What the task requires → Search the material below for the string "Answer" and extract each line that has it.

Object data in JSON
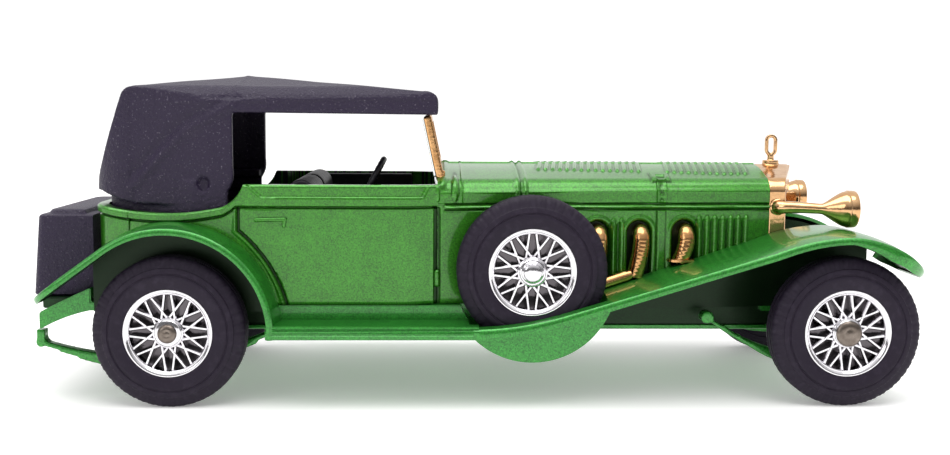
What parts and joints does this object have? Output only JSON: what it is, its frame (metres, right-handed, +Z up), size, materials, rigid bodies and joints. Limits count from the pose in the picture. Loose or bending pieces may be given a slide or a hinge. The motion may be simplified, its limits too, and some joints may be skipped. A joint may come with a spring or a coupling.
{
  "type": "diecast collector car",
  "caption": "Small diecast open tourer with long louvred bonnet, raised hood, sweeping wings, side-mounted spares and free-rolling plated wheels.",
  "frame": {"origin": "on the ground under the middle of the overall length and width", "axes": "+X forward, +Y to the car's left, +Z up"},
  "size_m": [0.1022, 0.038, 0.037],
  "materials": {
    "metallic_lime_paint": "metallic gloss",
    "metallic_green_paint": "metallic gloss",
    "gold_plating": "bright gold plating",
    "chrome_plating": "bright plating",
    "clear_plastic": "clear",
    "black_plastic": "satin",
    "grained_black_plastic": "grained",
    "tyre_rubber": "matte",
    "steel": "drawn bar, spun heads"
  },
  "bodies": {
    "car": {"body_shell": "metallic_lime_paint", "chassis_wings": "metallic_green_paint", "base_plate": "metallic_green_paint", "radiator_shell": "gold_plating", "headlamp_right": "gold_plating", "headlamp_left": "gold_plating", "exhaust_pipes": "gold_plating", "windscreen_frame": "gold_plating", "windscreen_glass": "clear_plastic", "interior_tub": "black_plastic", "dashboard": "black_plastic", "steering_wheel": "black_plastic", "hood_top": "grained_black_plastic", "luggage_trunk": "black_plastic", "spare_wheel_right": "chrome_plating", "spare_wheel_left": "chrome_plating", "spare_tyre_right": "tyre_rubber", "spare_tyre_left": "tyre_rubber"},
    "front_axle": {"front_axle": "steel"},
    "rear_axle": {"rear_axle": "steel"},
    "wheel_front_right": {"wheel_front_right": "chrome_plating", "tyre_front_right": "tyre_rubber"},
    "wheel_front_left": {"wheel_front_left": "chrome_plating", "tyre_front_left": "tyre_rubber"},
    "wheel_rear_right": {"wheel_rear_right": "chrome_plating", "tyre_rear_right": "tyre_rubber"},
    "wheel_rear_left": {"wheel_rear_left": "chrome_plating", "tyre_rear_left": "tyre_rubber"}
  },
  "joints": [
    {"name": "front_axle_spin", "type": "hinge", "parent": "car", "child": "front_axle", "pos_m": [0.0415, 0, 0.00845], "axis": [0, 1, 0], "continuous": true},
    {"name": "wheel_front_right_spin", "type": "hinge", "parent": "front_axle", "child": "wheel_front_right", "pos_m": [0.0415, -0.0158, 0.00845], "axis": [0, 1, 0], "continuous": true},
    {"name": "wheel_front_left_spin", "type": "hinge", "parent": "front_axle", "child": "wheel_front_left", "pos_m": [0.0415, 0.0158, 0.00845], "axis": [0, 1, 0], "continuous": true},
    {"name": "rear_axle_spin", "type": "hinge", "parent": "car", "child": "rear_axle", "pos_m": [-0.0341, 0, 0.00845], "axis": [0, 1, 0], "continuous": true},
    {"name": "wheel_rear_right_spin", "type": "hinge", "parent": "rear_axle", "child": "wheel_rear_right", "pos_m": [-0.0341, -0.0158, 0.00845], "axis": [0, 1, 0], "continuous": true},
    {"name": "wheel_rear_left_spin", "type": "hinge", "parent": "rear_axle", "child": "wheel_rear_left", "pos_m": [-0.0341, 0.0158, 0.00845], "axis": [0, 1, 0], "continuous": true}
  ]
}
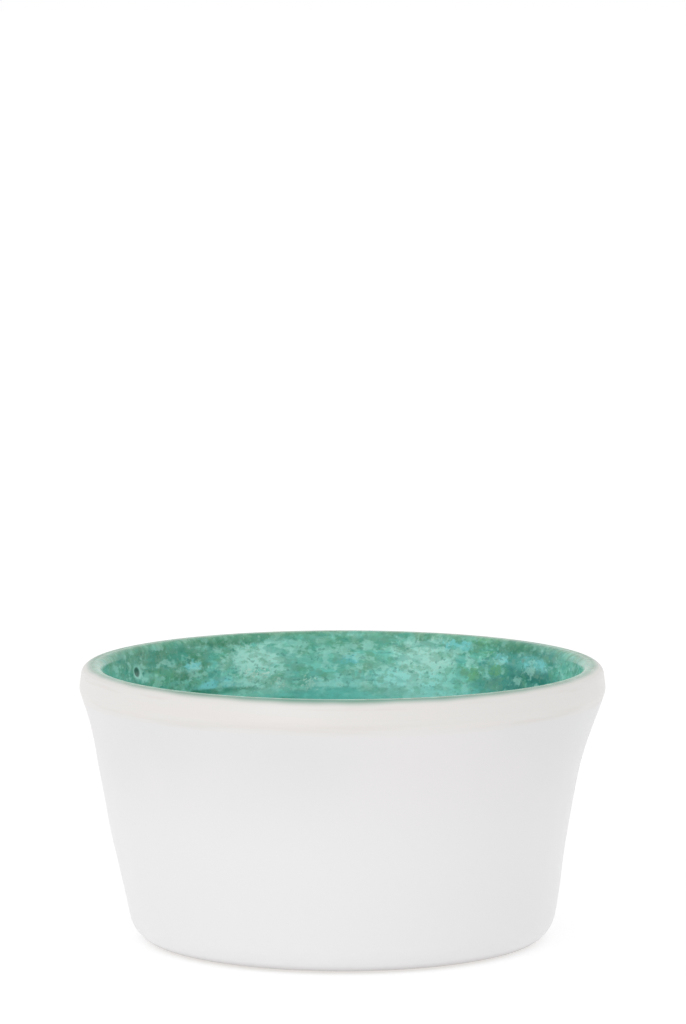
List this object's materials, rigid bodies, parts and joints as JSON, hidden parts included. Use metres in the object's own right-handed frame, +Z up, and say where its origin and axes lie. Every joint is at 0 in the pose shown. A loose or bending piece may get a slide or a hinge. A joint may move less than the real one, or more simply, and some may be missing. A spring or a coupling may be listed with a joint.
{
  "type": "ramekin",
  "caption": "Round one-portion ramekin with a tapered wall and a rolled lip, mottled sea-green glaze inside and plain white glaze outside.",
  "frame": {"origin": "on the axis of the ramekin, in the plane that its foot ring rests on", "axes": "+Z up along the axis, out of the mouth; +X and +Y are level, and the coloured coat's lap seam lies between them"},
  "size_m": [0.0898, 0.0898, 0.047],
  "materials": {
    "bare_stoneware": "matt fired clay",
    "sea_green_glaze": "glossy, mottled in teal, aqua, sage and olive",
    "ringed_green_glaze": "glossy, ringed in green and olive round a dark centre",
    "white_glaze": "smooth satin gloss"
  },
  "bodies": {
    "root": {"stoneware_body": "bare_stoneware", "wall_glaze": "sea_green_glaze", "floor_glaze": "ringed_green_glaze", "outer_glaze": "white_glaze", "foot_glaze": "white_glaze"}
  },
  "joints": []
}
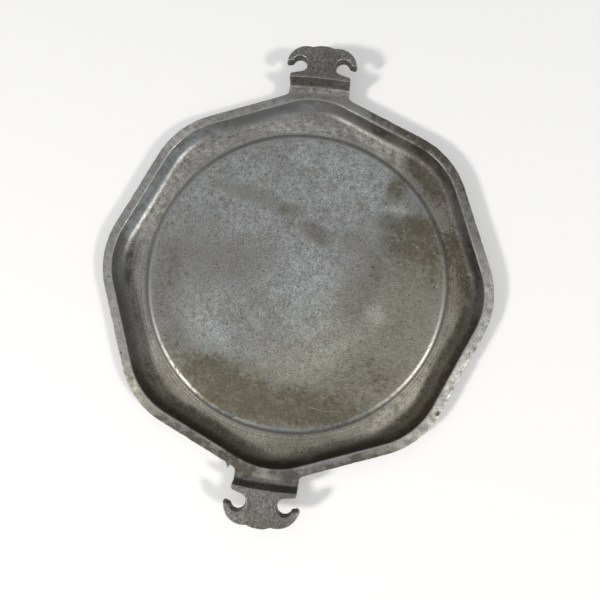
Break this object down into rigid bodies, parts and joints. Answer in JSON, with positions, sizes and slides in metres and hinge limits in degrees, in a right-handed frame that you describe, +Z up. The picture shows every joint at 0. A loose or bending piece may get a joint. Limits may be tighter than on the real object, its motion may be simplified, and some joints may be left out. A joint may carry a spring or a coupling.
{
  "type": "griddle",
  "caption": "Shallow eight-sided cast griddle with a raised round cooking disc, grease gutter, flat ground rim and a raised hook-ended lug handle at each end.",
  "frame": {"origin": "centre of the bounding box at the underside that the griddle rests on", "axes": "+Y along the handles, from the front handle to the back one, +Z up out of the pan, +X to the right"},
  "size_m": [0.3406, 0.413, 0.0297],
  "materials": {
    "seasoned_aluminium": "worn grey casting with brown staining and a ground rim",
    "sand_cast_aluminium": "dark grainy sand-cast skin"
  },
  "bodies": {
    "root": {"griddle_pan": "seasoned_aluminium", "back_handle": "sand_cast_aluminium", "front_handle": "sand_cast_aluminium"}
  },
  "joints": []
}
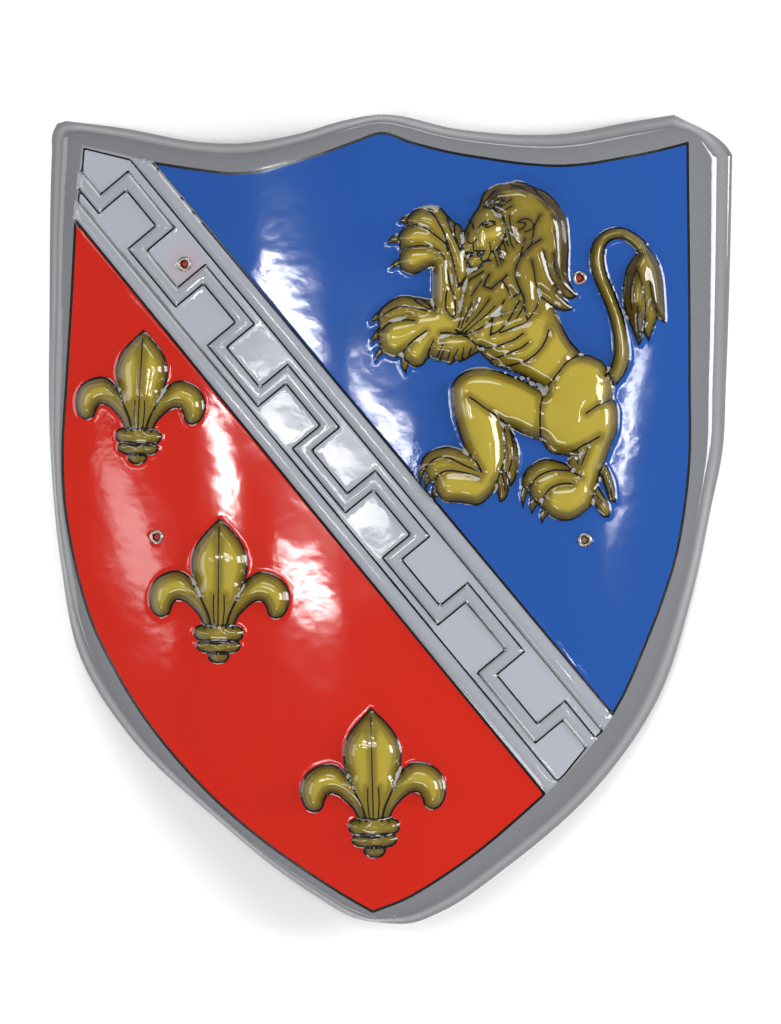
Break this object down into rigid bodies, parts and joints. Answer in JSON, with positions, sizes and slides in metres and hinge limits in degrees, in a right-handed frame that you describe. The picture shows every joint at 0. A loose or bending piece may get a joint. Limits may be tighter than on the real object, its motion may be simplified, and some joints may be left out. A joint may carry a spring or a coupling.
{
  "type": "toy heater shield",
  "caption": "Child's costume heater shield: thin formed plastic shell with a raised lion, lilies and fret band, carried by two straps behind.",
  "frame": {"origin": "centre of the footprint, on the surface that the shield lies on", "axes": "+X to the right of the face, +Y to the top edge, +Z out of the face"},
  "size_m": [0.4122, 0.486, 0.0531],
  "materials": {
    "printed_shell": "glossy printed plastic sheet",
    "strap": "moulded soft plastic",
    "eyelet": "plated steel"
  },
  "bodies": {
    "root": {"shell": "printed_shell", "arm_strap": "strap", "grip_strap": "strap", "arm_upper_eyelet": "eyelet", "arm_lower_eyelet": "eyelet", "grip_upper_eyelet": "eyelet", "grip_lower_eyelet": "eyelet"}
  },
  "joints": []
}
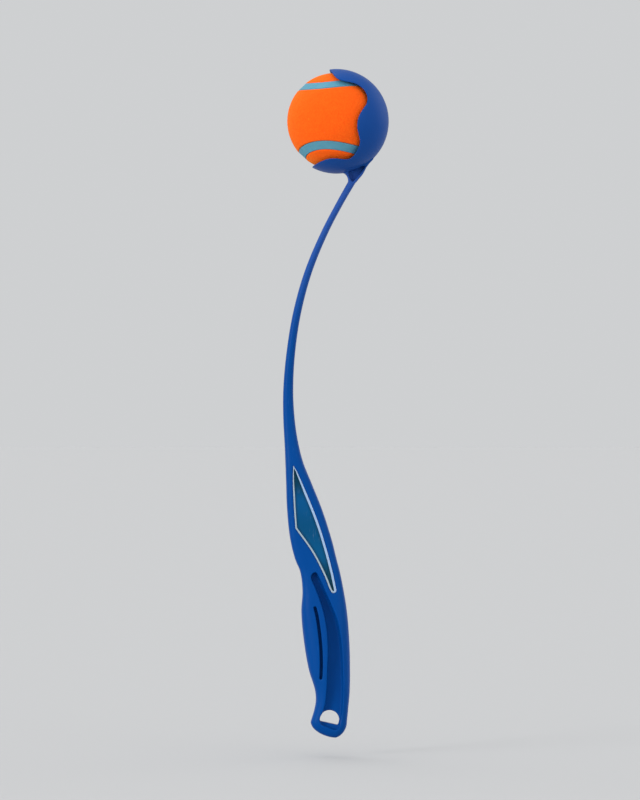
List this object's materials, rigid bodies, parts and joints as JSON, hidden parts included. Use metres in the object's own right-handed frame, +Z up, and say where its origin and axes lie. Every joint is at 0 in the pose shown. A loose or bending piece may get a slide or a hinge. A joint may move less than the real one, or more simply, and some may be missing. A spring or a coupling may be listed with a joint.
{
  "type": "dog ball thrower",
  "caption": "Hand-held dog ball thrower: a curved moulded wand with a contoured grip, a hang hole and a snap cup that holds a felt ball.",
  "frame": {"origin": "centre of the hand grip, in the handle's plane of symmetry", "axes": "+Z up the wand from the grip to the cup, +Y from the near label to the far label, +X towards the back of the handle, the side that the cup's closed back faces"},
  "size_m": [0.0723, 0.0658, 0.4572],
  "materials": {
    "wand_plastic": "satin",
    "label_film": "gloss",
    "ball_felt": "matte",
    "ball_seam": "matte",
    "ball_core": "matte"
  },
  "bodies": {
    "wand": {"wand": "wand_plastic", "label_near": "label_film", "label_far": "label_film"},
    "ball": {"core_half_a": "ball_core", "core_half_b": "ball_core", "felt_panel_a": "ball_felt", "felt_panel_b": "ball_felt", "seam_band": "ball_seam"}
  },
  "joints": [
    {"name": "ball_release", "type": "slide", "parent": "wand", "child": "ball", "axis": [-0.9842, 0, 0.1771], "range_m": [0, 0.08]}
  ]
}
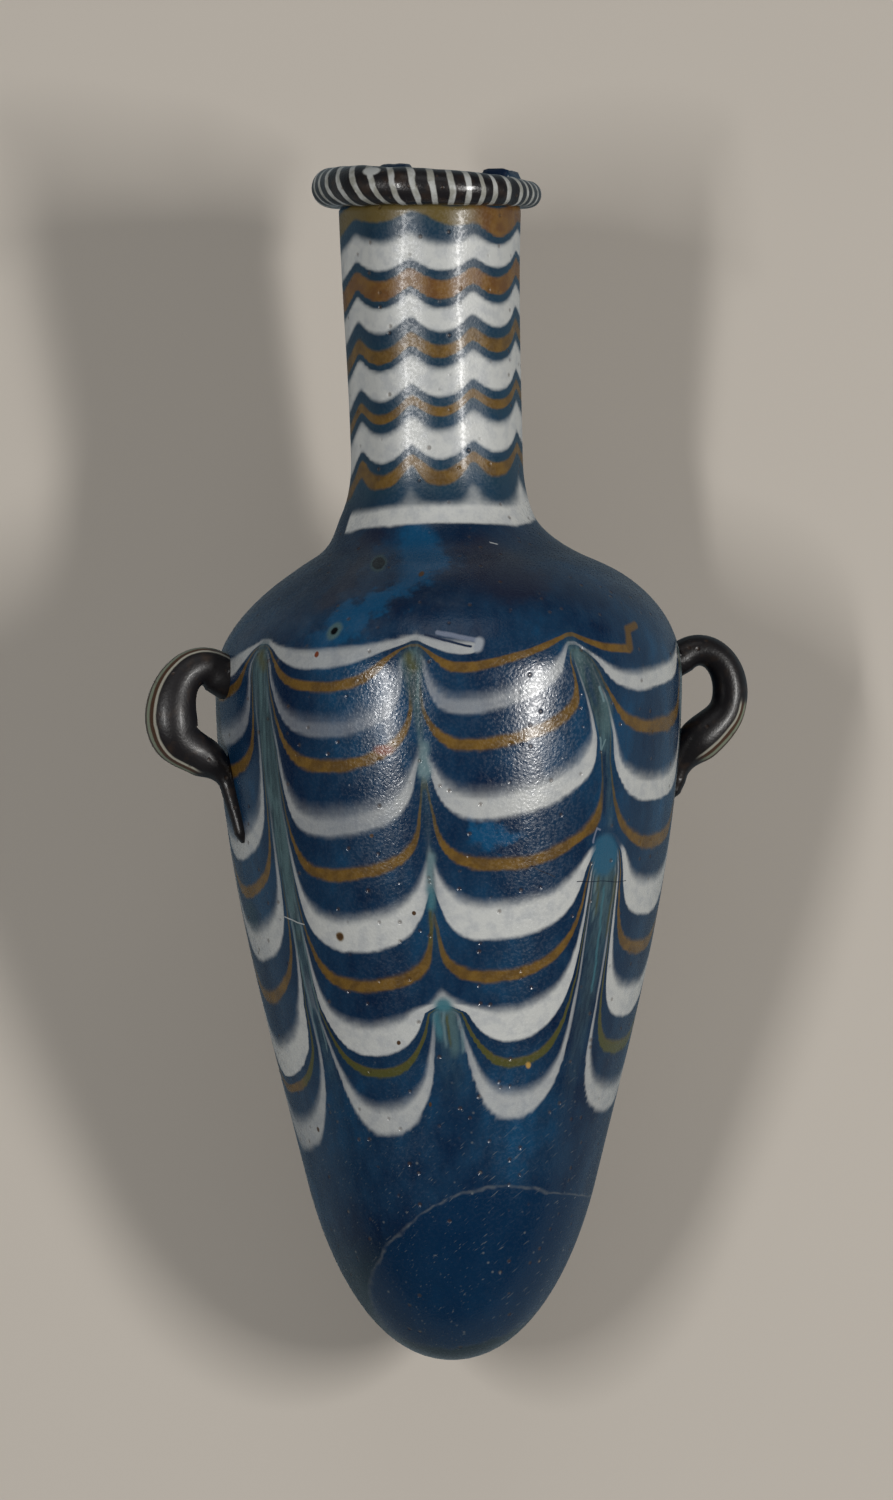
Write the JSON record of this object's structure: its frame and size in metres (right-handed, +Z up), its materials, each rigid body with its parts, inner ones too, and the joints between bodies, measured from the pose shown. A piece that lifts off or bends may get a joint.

Task output →
Break this object down into rigid bodies, parts and joints. Answer in JSON, with positions, sizes and slides in metres and hinge limits in degrees, in a right-handed frame that you describe, +Z up. The picture shows every joint at 0. A loose or bending piece may get a joint. Limits may be tighter than on the real object, its motion may be simplified, and some joints may be left out. A joint may carry a spring or a coupling.
Break this object down into rigid bodies, parts and joints. Answer in JSON, with positions, sizes and slides in metres and hinge limits in degrees, in a right-handed frame that you describe. The picture shows every joint at 0. A loose or bending piece may get a joint. Limits may be tighter than on the real object, its motion may be simplified, and some joints may be left out. A joint may carry a spring or a coupling.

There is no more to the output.